Climate Change May Affect Malaria Transmission, New Study
Future changes in the climate may affect Malaria transmission in Africa, according to a new study led by researchers at the Universities of Leeds and Lincoln.
Malaria is a climate-sensitive disease in that it thrives in areas that are warm and wet enough to provide a suitable breeding environment for the mosquitoes.
In order to assess the impact that climate change will have on Malaria, the researchers combined a Malaria climatic suitability model with a real-world analysis of the processes of evaporation, infiltration and flow through rivers.
When the researchers looked at future climate scenarios, they found that there are emerging changes in terms of which areas will be suitable for the mosquitos.
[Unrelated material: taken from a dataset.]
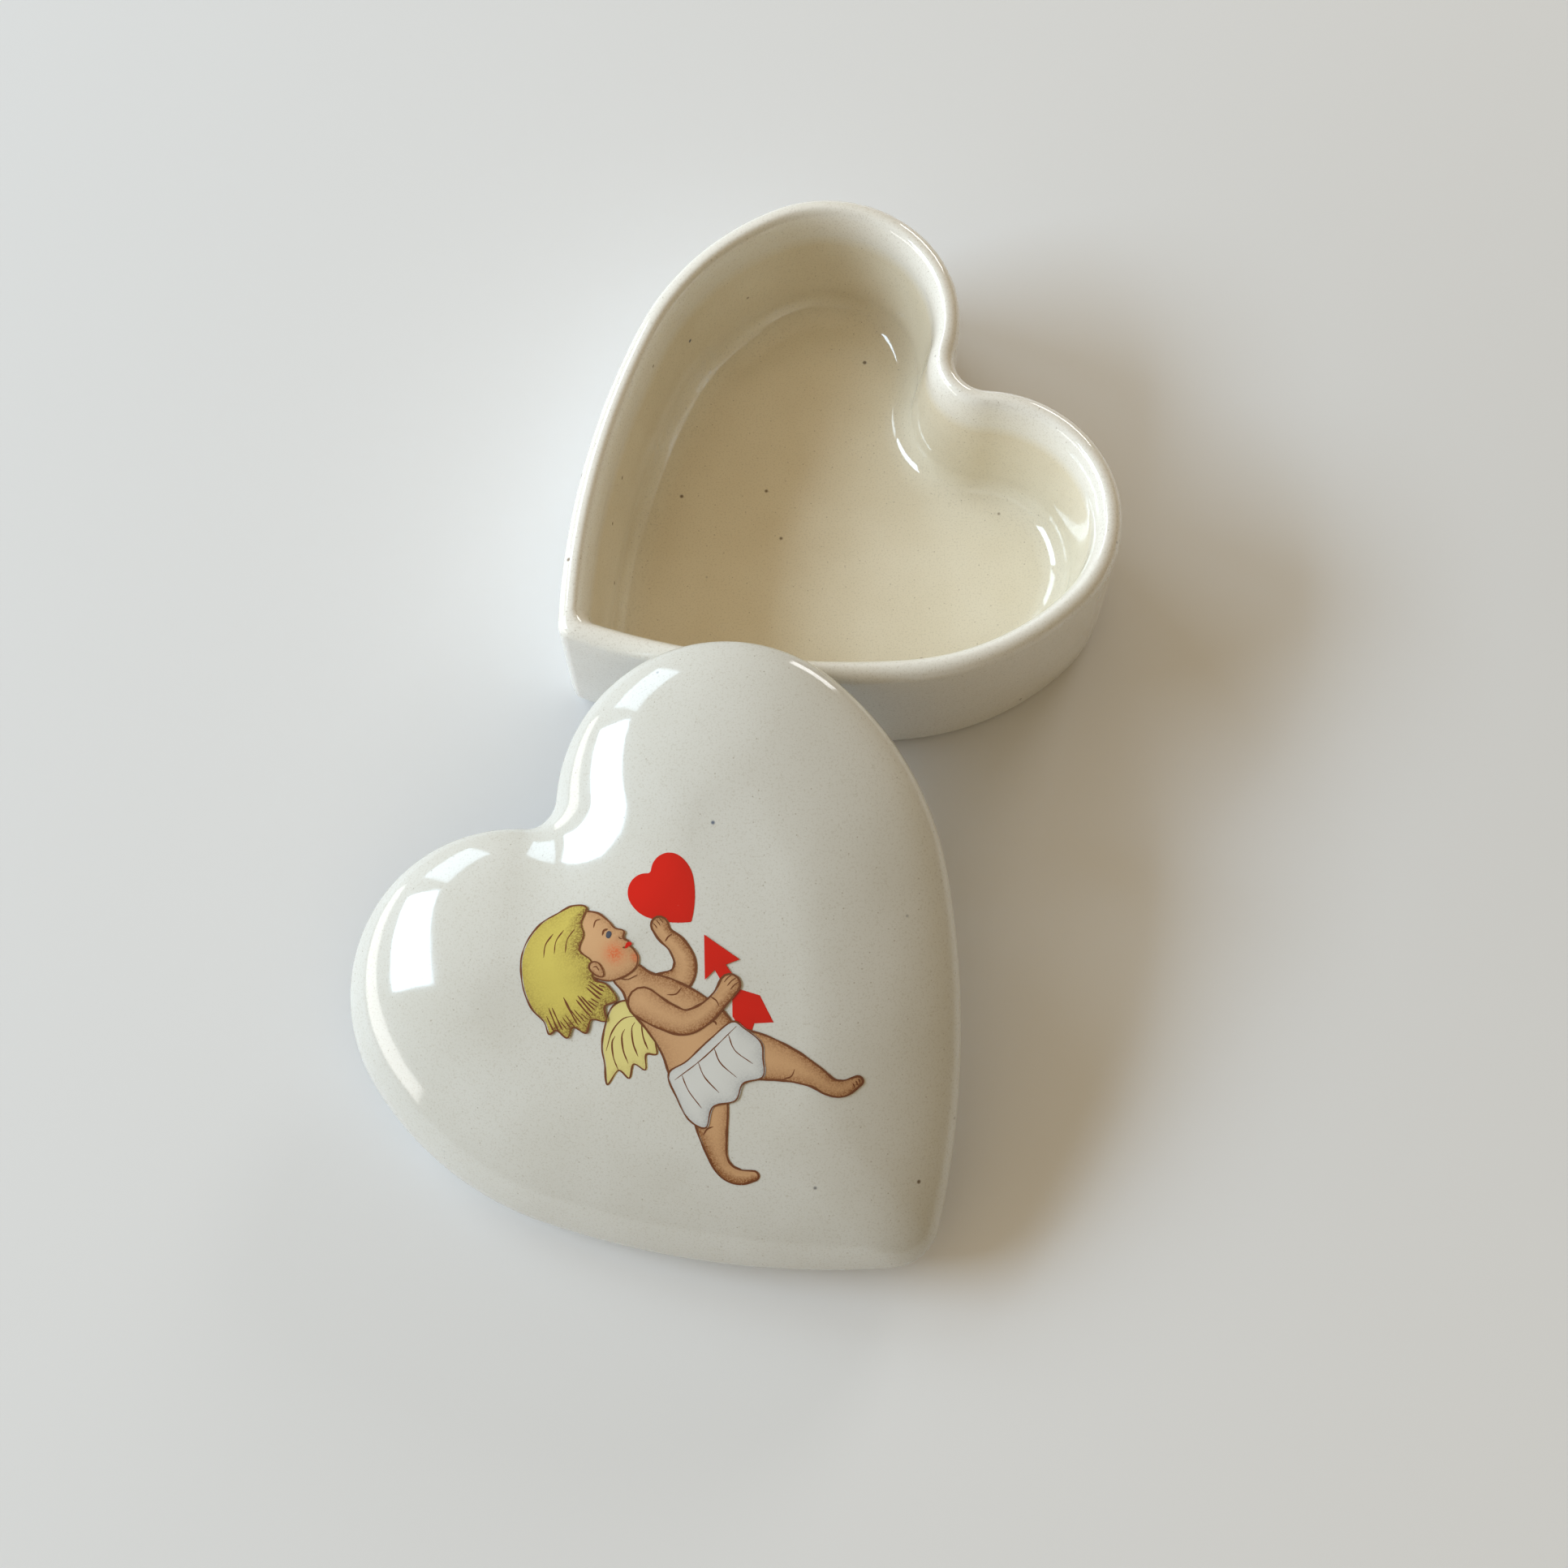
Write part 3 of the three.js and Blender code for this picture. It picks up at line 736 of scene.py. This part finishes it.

They found that areas across southern Africa that were previously unsuitable for the mosquitos were changing.
In comparison, projected decreases in malaria suitable areas across West Africa are more pronounced. The largest difference was projected to be in South Sudan, where the researchers have estimated a substantial decrease in malaria suitability in the future.
Study lead author Dr Mark Smith, from the School of Geography at Leeds, said: ‘Since the huge efforts to eradicate malaria from parts of the world, the areas where we observe malaria today are only a part of the total area that would otherwise be suitable for malaria transmission.
‘But if we are to project the impact of climate change on the geography of malaria transmission, we need to develop more sophisticated ways of representing that envelope of malaria suitability both today and in the future.
‘Our approach aims to layout the environmental risks of malaria more clearly so that projections of climate change impacts can help inform public health interventions and support vulnerable communities.
‘But this is only a first step, there is a lot more we can do to embed state-of-the-art hydrological and flood models into estimates of malaria environmental suitability and, potentially, even early warning systems of local malaria epidemics.’